He suddenly remembered Lady Sarah, and rushed below. He found her in her cabin, still stone-faced.

“Come, Madam-”

At that moment, the lead-paned windows shattered, and an enormous tentacle, as thick as a tree trunk, snaked into the cabin. It wrapped itself around a cannon, and hauled at it; the cannon came free of its chock blocks, and rolled across the room. Where the creature’s horned suckers had touched it, the gleaming yellow metal was deeply scratched.

Lady Sarah screamed.

Hunter found an ax and hacked at the waving tentacle. Sickening green blood gushed in his face. The suckers brushed against his cheek, tearing his skin. The tentacle backed off, then snaked forward again, wrapping like a glowing green hose around his leg, throwing him to the deck. He was dragged along the floor toward the window. He buried the ax into the decking to hold himself fast; the ax pulled free, and then Lady Sarah screamed again as Hunter was torn through the already broken glass of the window and outside, over the stern of the ship.

For a moment, he rode in the air, swung back and forth by the tentacle that held his leg, like a doll in the hands of a child. Then he was slammed against the stern of El Trinidad; he gripped the railing of the aft cabin, and held on with one painful arm. With the other he used the ax to hack at the tentacle, which finally released him.

He was free, for a moment, and very close to the creature, which churned in the waters below him. He was astounded by its size. It seemed to be eating his ship, holding fast to the stern with its many tentacles. The very air glowed with the greenish light the thing gave off.

Directly beneath him, he saw one huge eye, five feet across, larger than a table. The eye did not blink; it had no expression; the black pupil, surrounded by glowing green flesh, seemed to survey Hunter dispassionately. Further astern, the body of the creature was shaped like a spade with two flat flukes. But it was the tentacles that captured his attention.

Another snaked toward him; he saw suckers the size of dinner plates, rimmed with horns. They tore at his flesh, and he twisted to avoid them, still clinging precariously to the aft cabin railing.

Above him, the seamen were firing down on the animal. Enders shouted, “Hold your fire! It’s the Captain!”

And then, in a single swipe, one of the fat tentacles knocked Hunter free of the railing, and he fell into the water, right on top of the animal.

For a moment, he churned and spun in the green glowing water, and then he gained his footing. He was actually standing on the creature! It was slippery and slimy, like standing on a sac of water.

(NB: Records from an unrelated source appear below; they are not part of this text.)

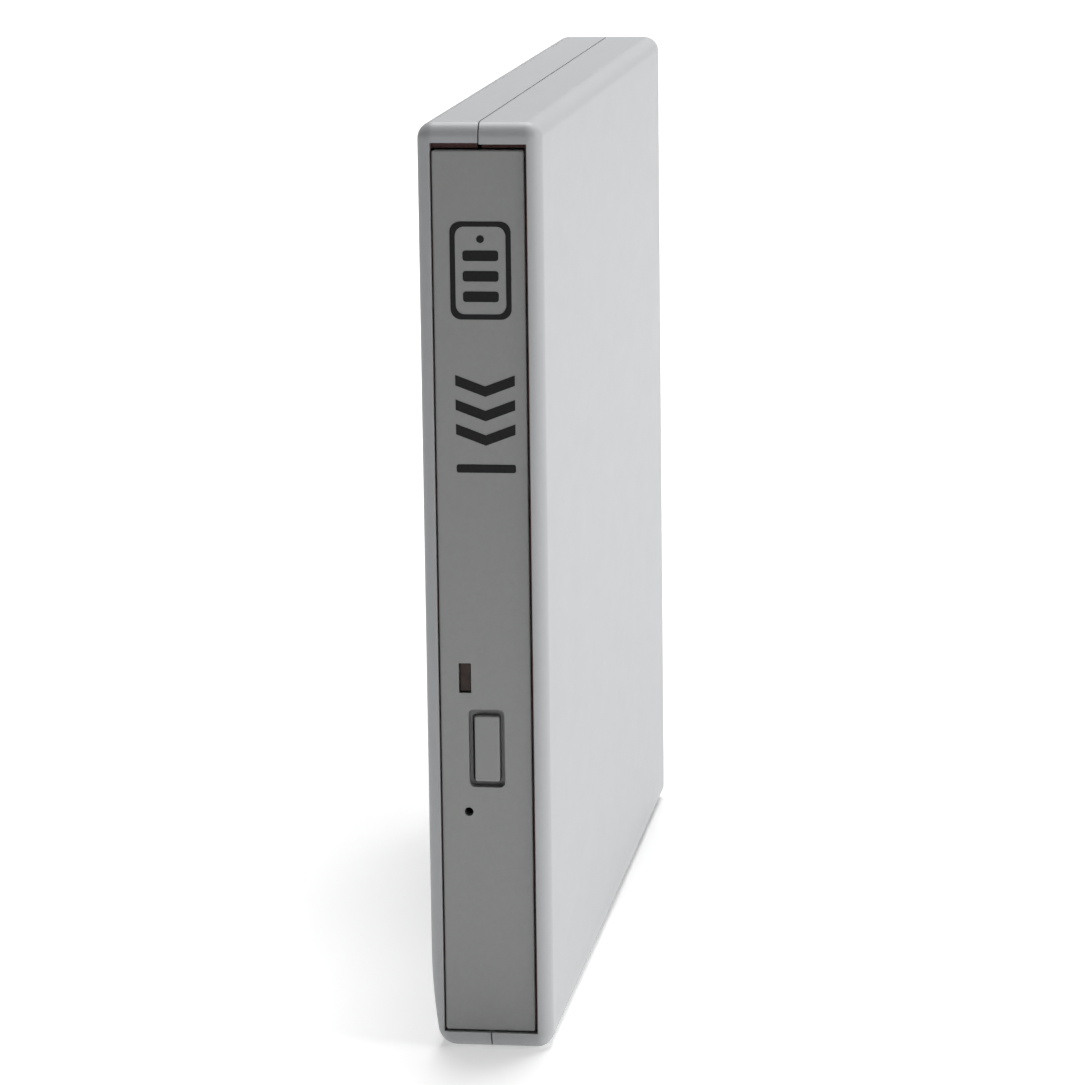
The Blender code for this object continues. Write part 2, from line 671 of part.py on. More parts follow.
def make_traverse_frame(tray):
    """The plate that carries the rods and the lead screw on small posts."""
    outline = [(-16, -8), (-10, -14.5), (8, -14.5), (12, -13), (66.5, -13), (66.5, 14)]
    outline += [(60, 19.8), (-10, 20.9), (-16, 14)]
    base = add("traverse_frame", prism("X", outline, -4.7, -4.1), "black_steel", tray, TRAVERSE)
    posts = []
    for z, half in ((MAIN_ROD_Z, 2.2), (AUX_ROD_Z, 1.7)):
        posts.append(box((-4.4, 9.0, z - half), (-0.6, 11.0, z + half)))
        posts.append(box((-4.4, 64.8, z - half), (-0.6, 66.4, z + half)))
    posts.append(box((-4.4, 56.4, SCREW_Z - 1.9), (-0.9, 58.0, SCREW_Z + 1.9)))
    weld(base, *posts, frame=TRAVERSE)
    cut(base, rod("Y", ROD_LEVEL, MAIN_ROD_Z, 1.6, 8.0, 70.0),
        rod("Y", ROD_LEVEL, AUX_ROD_Z, 1.1, 8.0, 70.0),
        rod("Y", ROD_LEVEL, SCREW_Z, 0.9, 55.0, 60.0), frame=TRAVERSE)
    cut(base, prism("X", rounded(14.0, 62.5, -8.5, 8.5, 2.0), -6.0, -3.0), frame=TRAVERSE)


def make_rods(tray):
    """The two rods that guide the sled."""
    main = stepped("Y", ROD_LEVEL, MAIN_ROD_Z, [(1.3, 9.2), (1.5, 9.5), (1.5, 66.0), (1.3, 66.3)], 20)
    add("main_guide_rod", main, "bright_steel", tray, TRAVERSE)
    aux = stepped("Y", ROD_LEVEL, AUX_ROD_Z, [(0.8, 9.2), (1.0, 9.5), (1.0, 66.0), (0.8, 66.3)], 20)
    add("aux_guide_rod", aux, "bright_steel", tray, TRAVERSE)


def make_deck_plate(tray):
    """The cover round the spindle and the pickup opening."""
    plate = add("deck_plate", prism("X", keyhole(16.2, 12.7, 65.7, 3.7), 0.6, 1.1), "black_steel",
                tray, TRAVERSE)
    cut(plate, rod("X", 0.0, 0.0, ROTOR_RADIUS + 0.8, -1.0, 3.0, 48), frame=TRAVERSE)
    cut(plate, prism("X", rounded(8.0, 63.0, -8.8, 8.8, 2.0), -1.0, 3.0), frame=TRAVERSE)


def make_spindle(tray):
    """The motor with its rubber ring, and the hub with three sprung claws."""
    stator = [(2.0, -3.8), (11.0, -3.8), (11.0, -2.6), (2.0, -2.6)]
    add("spindle_stator", turned("X", 0, 0, stator, 30), "black_steel", tray, TRAVERSE)
    mover = empty("spindle_mover", tray, TRAVERSE)
    steps = [(1.2, -3.7), (1.6, -3.4), (1.6, -2.3), (ROTOR_RADIUS - 0.4, -2.3), (ROTOR_RADIUS, -1.9)]
    steps += [(ROTOR_RADIUS, 1.7), (ROTOR_RADIUS - 0.3, 2.0)]
    add("spindle_rotor", stepped("X", 0, 0, steps, 36), "bright_steel", mover, TRAVERSE)
    ring = [(9.0, 2.2), (11.6, 2.2), (11.6, 3.0), (9.0, 3.0)]
    add("turntable_ring", turned("X", 0, 0, ring, 36), "rubber", mover, TRAVERSE)
    steps = [(8.4, 2.2), (8.4, 2.8), (HUB_RADIUS, 2.8), (HUB_RADIUS, 4.2), (6.7, 4.9), (3.0, 4.9)]
    steps += [(2.6, 4.5)]
    hub = add("clamp_hub", stepped("X", 0, 0, steps, 36), "tray_plastic", mover, TRAVERSE)
    for k in range(3):
        facing = TRAVERSE @ Matrix.Rotation(tau * k / 3, 4, "X")
        cut(hub, box((3.2, 3.6, -1.6), (6.0, 9.0, 1.6)), frame=facing)
        claw_mover = empty(f"claw_{k + 1}_mover", mover, facing)
        steps = [(4.9, 3.6), (8.0, 3.6), (8.0, 3.9), (7.0, 4.6), (4.9, 4.6)]
        claw = prism("Z", [(x, y) for y, x in steps], -1.3, 1.3)
        add(f"clamp_claw_{k + 1}", claw, "connector_plastic", claw_mover, facing)


def make_pickup(tray):
    """The sled with the lens actuator and the lens that floats in it."""
    y = LENS_RADIUS_IN
    lens_place = TRAVERSE @ Matrix.Translation(Vector((0, y, 0)) * MM)
    mover = empty("sled_mover", tray, lens_place)
    sled = add("pickup_sled", box((-3.8, y - 7.0, -13.5), (0.1, y + 6.0, 14.0)), "steel_sheet",
               mover, TRAVERSE)
    weld(sled, box((-3.8, y - 7.0, 13.0), (-0.9, y - 3.6, 19.6)), frame=TRAVERSE)
    cut(sled, rod("Y", ROD_LEVEL, MAIN_ROD_Z, 1.6, y - 9, y + 9),
        rod("Y", ROD_LEVEL, SCREW_Z, 1.35, y - 9, y + 9),
        box((-3.5, y - 9, -15.0), (-1.3, y + 9, -10.1)), frame=TRAVERSE)
    cut(sled, box((-2.6, y - 5.7, -8.0), (2.0, y + 5.0, 8.0)), frame=TRAVERSE)
    actuator = add("lens_actuator", box((-2.3, y - 5.4, -7.7), (0.9, y + 4.7, 7.7)), "black_steel",
                   mover, TRAVERSE)
    cut(actuator, rod("X", y, 0.0, 3.0, -1.6, 3.0, 24), frame=TRAVERSE)
    lens_mover = empty("lens_mover", mover, lens_place)
    steps = [(2.6, -0.8), (2.6, 0.9), (2.3, 1.1), (1.9, 1.1), (1.6, 1.35), (0.8, 1.55)]
    add("objective_lens", stepped("X", y, 0.0, steps, 24), "lens_glass", lens_mover, TRAVERSE)


def make_sled_drive(tray):
    """The motor and the lead screw that move the sled."""
    motor = stepped("Y", -1.95, SCREW_Z, [(1.7, -9.0), (1.9, -8.7), (1.9, 8.7), (1.7, 9.0)], 28)
    add("sled_motor", motor, "bright_steel", tray, TRAVERSE)
    place = TRAVERSE @ Matrix.Translation(Vector((ROD_LEVEL, 10.0, SCREW_Z)) * MM)
    mover = empty("lead_screw_mover", tray, place)
    root_radius, crest = SCREW_RADII
    steps = [(root_radius, 9.3)]
    for k in range(15):
        level = 10.5 + k * SCREW_PITCH
        steps += [(root_radius, level + 0.1), (crest, level + 0.6), (crest, level + 2.4)]
        steps.append((root_radius, level + 2.9))
    steps += [(0.7, 56.4), (0.7, 58.2)]
    add("lead_screw", stepped("Y", ROD_LEVEL, SCREW_Z, steps, 10), "brass", mover, TRAVERSE)


# ---- latch --------------------------------------------------------------------------------------


def make_latch(tray):
    """The lever that hooks behind the lock post, and the solenoid that frees it."""
    y, z = LATCH_PIVOT
    mover = empty("latch_mover", tray, spot(-2.8, y, z))
    latched = [(-2.0, -4.2), (3.7, -4.2), (3.7, -8.2), (5.9, -8.2), (5.9, -3.0)]
    latched += [(3.0, 2.2), (0.0, 2.6), (-2.4, 1.8), (-4.6, -0.8), (-4.6, -2.8)]
    freed = spot(0.0, y, z) @ Matrix.Rotation(LATCH_SWING, 4, "X")
    lever = add("latch_lever", prism("X", latched, -3.6, -2.2), "button_plastic", mover, freed)
    cut(lever, rod("X", y, z, 1.1, -5.0, 0.0))
    steps = [(0.6, -4.6), (0.95, -4.4), (0.95, -0.4), (0.6, -0.1)]
    add("latch_pin", stepped("X", y, z, steps, 20), "bright_steel", tray)
    solenoid = add("latch_solenoid", box((-4.4, -47.0, 33.0), (-0.2, -35.0, 43.5)), "steel_sheet", tray)
    x, z = SOLENOID_AXIS
    cut(solenoid, rod("Y", x, z, 1.0, -48.0, -39.0))
    plunger_mover = empty("solenoid_plunger_mover", tray, spot(x, -47.0, z))
    steps = [(0.6, -54.0), (0.75, -53.8), (0.75, -42.0)]
    add("solenoid_plunger", stepped("Y", x, z, steps, 16), "bright_steel", plunger_mover)


for old in list(bpy.data.objects):
    bpy.data.objects.remove(old)

ASSEMBLY = Matrix.Translation(Vector((FOOT_PROUD / 2, 0, 0)) * MM)
TRAVERSE = spot(0.0, *DISC_CENTRE, TRAVERSE_TURN)

make_materials()
case_root = empty("case_root", None, ASSEMBLY)
make_upper_case(case_root)
make_lower_case(case_root)
make_case_fittings(case_root)
make_bridge(case_root)
make_usb_socket(case_root)
make_power_jack(case_root)
make_chassis(case_root)
make_top_cover(case_root)
make_connector(case_root)
make_lock_post(case_root)
make_rails(case_root)
make_ejector(case_root)
make_flex_cable(case_root)

tray_root = empty("tray_mover", case_root, spot(0.0, TRAY_FRONT, MID))
make_tray(tray_root)
make_bezel(tray_root)
make_button(tray_root)
make_tray_shield(tray_root)
make_main_board(tray_root)
make_traverse_frame(tray_root)
make_rods(tray_root)
make_deck_plate(tray_root)
make_spindle(tray_root)
make_pickup(tray_root)
make_sled_drive(tray_root)
make_latch(tray_root)
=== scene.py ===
"""Looks of the external optical drive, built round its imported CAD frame."""

import json
from math import atan2, cos, pi, radians, sin, sqrt, tau

import bmesh
import bpy
from mathutils import Matrix, Vector


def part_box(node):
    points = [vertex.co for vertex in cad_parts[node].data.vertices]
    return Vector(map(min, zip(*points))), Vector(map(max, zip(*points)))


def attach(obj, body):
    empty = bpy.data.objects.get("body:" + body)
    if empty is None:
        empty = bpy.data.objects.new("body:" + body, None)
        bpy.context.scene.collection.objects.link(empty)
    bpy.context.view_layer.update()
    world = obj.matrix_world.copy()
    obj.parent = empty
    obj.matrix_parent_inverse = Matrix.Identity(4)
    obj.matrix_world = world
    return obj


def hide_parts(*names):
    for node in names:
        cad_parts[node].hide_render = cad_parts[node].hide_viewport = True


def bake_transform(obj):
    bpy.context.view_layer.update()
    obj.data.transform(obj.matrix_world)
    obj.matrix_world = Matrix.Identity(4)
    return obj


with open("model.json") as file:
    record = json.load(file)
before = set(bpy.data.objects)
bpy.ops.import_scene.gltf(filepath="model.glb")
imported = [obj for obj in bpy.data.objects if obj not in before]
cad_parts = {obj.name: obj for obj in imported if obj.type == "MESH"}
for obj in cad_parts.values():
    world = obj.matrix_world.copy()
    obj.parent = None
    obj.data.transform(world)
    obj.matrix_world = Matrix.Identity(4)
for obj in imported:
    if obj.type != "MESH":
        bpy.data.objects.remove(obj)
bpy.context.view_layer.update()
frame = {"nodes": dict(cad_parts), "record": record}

MM = 0.001

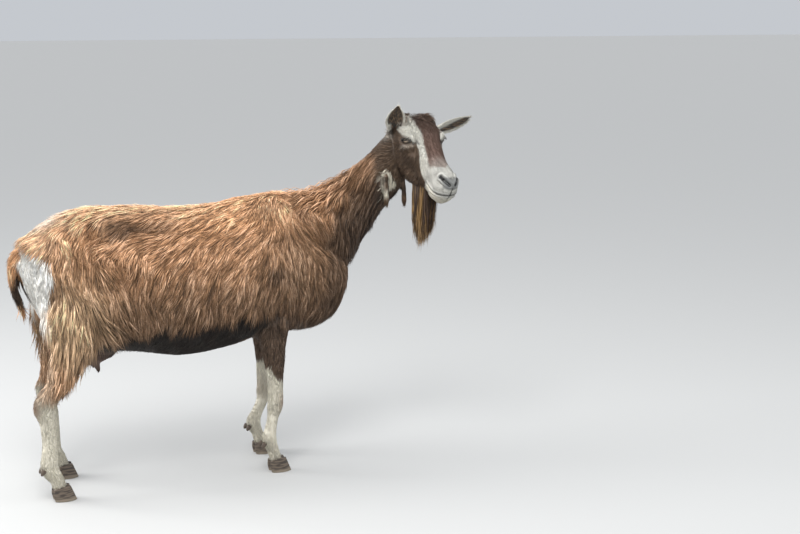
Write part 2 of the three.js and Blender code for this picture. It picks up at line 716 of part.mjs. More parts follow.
function hindleg(side, hip, hock, foot) {
  const y = side * 96;
  const upper = new Loft([
    { at: [hip, side * 52, 664], height: 56, width: 42 },
    { at: [hip + 4, side * 72, 596], height: 89, width: 50 },
    { at: [hip + 13, side * 88, 512], height: 88, width: 50 },
    { at: [hip + 10, side * 97, 430], height: 66, width: 43 },
    { at: [mix(hip, hock, 0.15), side * 100, 368], height: 41, width: 33 },
    { at: [mix(hip, hock, 0.46), side * 99, 318], height: 28, width: 25 },
    { at: [mix(hip, hock, 0.82), y, 282], height: 27, width: 20 },
  ]);
  const lower = new Loft([
    { at: [mix(hip, hock, 0.82), y, 282 - GAP], height: 27, width: 20 },
    { at: [hock + 1, y, 254], height: 31, width: 20 },
    { at: [hock + 8, y, 215], height: 24, width: 18 },
    { at: [mix(hock, foot, 0.35), y, 155], height: 23, width: 17 },
    { at: [foot - 26, y, 92], height: 25, width: 19 },
    { at: [foot - 12, y, 64], height: 20, width: 18 },
    { at: [foot, y, CORONET - 8], height: 22, width: 22 },
  ]);
  return { upper, lower, y, foot, dewclaw: [foot - 44, 86] };
}

const CLAW = { length: 58, width: 22, slope: 14, between: 1.5, toeIn: 3 };

// One claw: a D-shaped sole with a pointed toe, rising to a smaller coronet set back from it.
function clawGeometry(x, y, side) {
  const outline = (z, scale, back) => {
    const CORNERS = 10;
    return Array.from({ length: CORNERS }, (_, i) => {
      const angle = (i / CORNERS) * Math.PI * 2;
      const toe = Math.max(Math.cos(angle), 0) ** 2;
      const half = (CLAW.width / 2) * scale * (1 - 0.35 * toe);
      const reach = (CLAW.length / 2) * scale;
      return vec(x + reach * Math.cos(angle) - back, y + half * Math.sin(angle) - side * toe * CLAW.toeIn, z);
    });
  };
  return ringGeometry([outline(0, 1, -6), outline(14, 0.97, -3), outline(CORONET, 0.78, CLAW.slope - 10)]);
}

const THIGH_LOCK = { length: 100, width: 58, thickness: 7, lift: 12 };
const THIGH_ROWS = (side) => {
  const outer = side > 0 ? 0 : 180;
  const turn = side > 0 ? 1 : -1;
  return [
    { angle: outer + turn * 12, count: 4, from: 0.2, to: 0.72 },
    { angle: outer + turn * 58, count: 3, from: 0.36, to: 0.72, scale: 0.8 },
    { angle: outer - turn * 42, count: 3, from: 0.3, to: 0.72 },
    { angle: 270, count: 2, from: 0.46, to: 0.7, scale: 0.8 },
  ];
};
const thighLie = (place) => vec(place.z > 430 ? 0.25 : -0.15, 0, -1);

const legs = {
  foreleg_R: foreleg(-1, 226, 238, 240),
  foreleg_L: foreleg(1, 268, 270, 257),
  hindleg_R: hindleg(-1, -330, -401, -366),
  hindleg_L: hindleg(1, -322, -358, -320),
};

function legBodies(name, leg) {
  const fore = name.startsWith('fore');
  const locks = fore ? [] : coat(leg.upper, THIGH_ROWS(Math.sign(leg.y)), thighLie, THIGH_LOCK, 53);
  const dewclaws = [1, -1].map((turn) =>
    ball(1, 0, 0, 0, 5, 4).scale(8, 6, 11).translate(leg.dewclaw[0], leg.y + turn * 11, leg.dewclaw[1]));
  return {
    upper: body([leg.upper.geometry(fore ? 8 : 9, 12)], locks),
    lower: body([leg.lower.geometry(10, 9), ...dewclaws]),
    claws: [1, -1].map((turn) =>
      clawGeometry(leg.foot + 6, leg.y + turn * (CLAW.width / 2 + CLAW.between), turn)),
  };
}

// ---------------------------------------------------------------------------------------------------------
// Assembly: each node is cut clear of the ones before it
// ---------------------------------------------------------------------------------------------------------

const tan = matter('#9a6f4b');
const brown = matter('#6d4f3c');
const darkBrown = matter('#3c2b22');
const cream = matter('#d9d0c0');
const horn = matter('#5c5148', 0.6);
const amber = matter('#b8a878', 0.15);
const pink = matter('#8d6b5e', 0.7);

const torsoRoom = room(torso);
const headRoom = room(head);
const neckRoom = room(neck);

const headCuts = union([
  ...[1, -1].map((side) => solid(onHead(lidSlot(side)))),
  ...[1, -1].map((side) => solid(onHead(eyeBall(side)), GAP)),
  ...[1, -1].map((side) => solid(onHead(nostril(side)))),
  solid(onHead(mouthGroove())),
]);

addNode('torso', fused(torso), tan);
addNode('neck', fused(neck).subtract(torsoRoom).subtract(headRoom), brown);
addNode('head', fused(head).subtract(headCuts), brown);
for (const [side, name] of [[1, 'L'], [-1, 'R']]) {
  addNode(`eye_${name}`, solid(onHead(eyeBall(side))), amber);
  addNode(`ear_${name}`, solid(ears[name]).subtract(headRoom).subtract(neckRoom), cream);
  addNode(`wattle_${name}`, fused(wattles[name]).subtract(neckRoom).subtract(headRoom), cream);
}
addNode('beard', fused(beard).subtract(headRoom), brown);
addNode('tail', fused(tail).subtract(torsoRoom), tan);

// Everything below the coronets belongs to the claws.
const SPACE_WIDTH = 1500;
const clawSpace = solid(
  new THREE.BoxGeometry(SPACE_WIDTH, SPACE_WIDTH, CORONET + GAP).translate(0, 0, (CORONET + GAP) / 2),
);
const legRooms = [];
for (const [name, leg] of Object.entries(legs)) {
  const bodies = legBodies(name, leg);
  addNode(`${name}_upper`, fused(bodies.upper).subtract(torsoRoom), name.startsWith('fore') ? brown : tan);
  addNode(`${name}_lower`, fused(bodies.lower).subtract(room(bodies.upper)).subtract(clawSpace), cream);
  bodies.claws.forEach((claw, i) => addNode(`${name}_claw_${i ? 'R' : 'L'}`, solid(claw), horn));
  legRooms.push(room(bodies.upper));
}
addNode('udder', fused(udder).subtract(torsoRoom).subtract(union(legRooms)), pink);

// The origin is on the floor, under the middle of the bounding box.
const bounds = new THREE.Box3().setFromObject(goat);
const middle = bounds.getCenter(new THREE.Vector3());
for (const node of goat.children) {
  node.position.set(-middle.x, -middle.y, -bounds.min.z);
}

export default goat;
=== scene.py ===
"""A dairy goat standing still with its head turned to its right, life size, as a museum shows one.

Metres. +X is the goat's front, +Y its left and +Z up. Places on the goat are written from the floor point
that its trunk stands over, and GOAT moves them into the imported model's frame. The skin is made first, closed
and whole. The coat is then set on it as tufts of mesh, combed by a few guides and coloured like the skin.
"""

import bpy
import numpy as np
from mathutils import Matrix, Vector


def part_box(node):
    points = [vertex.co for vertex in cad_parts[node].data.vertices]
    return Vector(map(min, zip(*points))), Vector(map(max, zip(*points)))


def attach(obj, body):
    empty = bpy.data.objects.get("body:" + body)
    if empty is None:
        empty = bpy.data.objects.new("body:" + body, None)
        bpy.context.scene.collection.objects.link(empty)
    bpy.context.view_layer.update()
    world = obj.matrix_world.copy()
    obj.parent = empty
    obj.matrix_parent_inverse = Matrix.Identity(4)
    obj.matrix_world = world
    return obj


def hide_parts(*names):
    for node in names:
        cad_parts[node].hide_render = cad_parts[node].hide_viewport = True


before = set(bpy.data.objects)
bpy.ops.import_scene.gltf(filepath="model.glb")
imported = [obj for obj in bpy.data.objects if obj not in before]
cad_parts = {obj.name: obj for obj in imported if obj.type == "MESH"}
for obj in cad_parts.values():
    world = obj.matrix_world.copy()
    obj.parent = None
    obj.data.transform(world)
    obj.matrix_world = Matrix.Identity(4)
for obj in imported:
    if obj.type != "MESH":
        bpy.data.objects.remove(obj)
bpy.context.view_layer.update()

# ---------------------------------------------------------------------------------------------------------
# Skin of the trunk, neck, tail, udder and limbs
# Living skin over muscle and bone, drawn a coat's depth inside the solids. Each part is a tube of oval
# rings along its bones. All are closed, then fused and smoothed into one surface, as skin has no seams.
# ---------------------------------------------------------------------------------------------------------

# The head has axes of its own: X from the poll to the nose, Y to the goat's left, Z up from the brow.
POLL = np.array([0.660, -0.115, 0.983])
HEAD_TURN, HEAD_DOWN = np.radians(-84), np.radians(36)
turn = np.array([
    [np.cos(HEAD_TURN), -np.sin(HEAD_TURN), 0],
    [np.sin(HEAD_TURN), np.cos(HEAD_TURN), 0],
    [0, 0, 1],
])
nod = np.array([
    [np.cos(HEAD_DOWN), 0, np.sin(HEAD_DOWN)],
    [0, 1, 0],
    [-np.sin(HEAD_DOWN), 0, np.cos(HEAD_DOWN)],
])
HEAD_AXES = turn @ nod
EYE = np.array([0.071, 0.051, -0.019])  # middle of the left eye, in the head's axes
RIGHT = np.array([1, -1, 1])  # turns a place on the left into its twin on the right


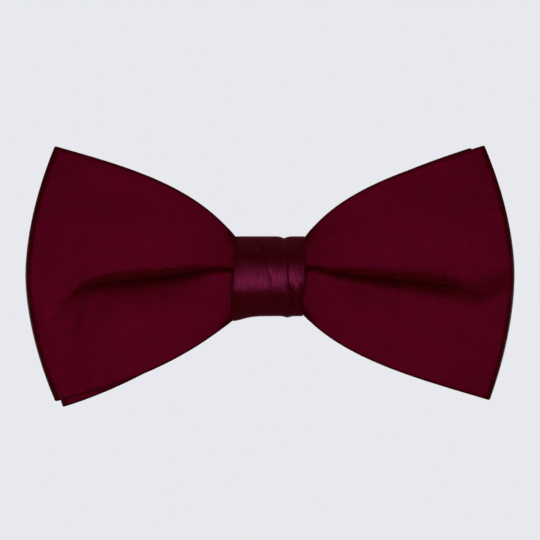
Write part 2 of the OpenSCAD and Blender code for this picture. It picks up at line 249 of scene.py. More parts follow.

The skin of the animal - he felt it whenever he fell to his hands and knees - was gritty and cold. The flesh of the creature pulsed and shifted beneath him.

Hunter crawled forward, splashing in the water, until he came to the eye. Seen so close, the eye was huge, a vast hole in the glowing greenness.

Hunter did not hesitate; he swung his ax, burying it in the curved globe of the eye. The ax bounced off the dome; he swung again, and yet again. Finally the metal cut deep. A gush of clear water spurted upward like a geyser. The flesh around the eye seemed to contract.

And then suddenly the sea turned a milky white, and his footing was lost as the creature sank away, and he was drifting free in the ocean, shouting for help. A rope was thrown to him, and he grabbed it, just as the monster surfaced again. The impact flung him into the air, above the cloudy white water. He crashed back again, landing on the saclike skin of the monster.

Now Enders and the Moor leapt overboard, with lances in hand. They plunged their lances deep into the body of the creature. Columns of greenish blood shot into the air. There was an explosive rush of water - and the animal was gone. It slipped away, down into the depths of the ocean.

Hunter, Enders, and the Moor struggled in the churning water.

“Thanks,” Hunter gasped.

“Don’t thank me,” Enders said, nodding to the Moor. “The black bastard pushed me.”

Bassa, tongueless, grinned.

High above them, they saw El Trinidad begin to turn, and tack back to retrieve them.

“You know,” Enders said, as the three men treaded water, “when we return to Royal, no one will believe this.”

Then lines were thrown down to them, and they were hauled, dripping and coughing and exhausted, onto the deck.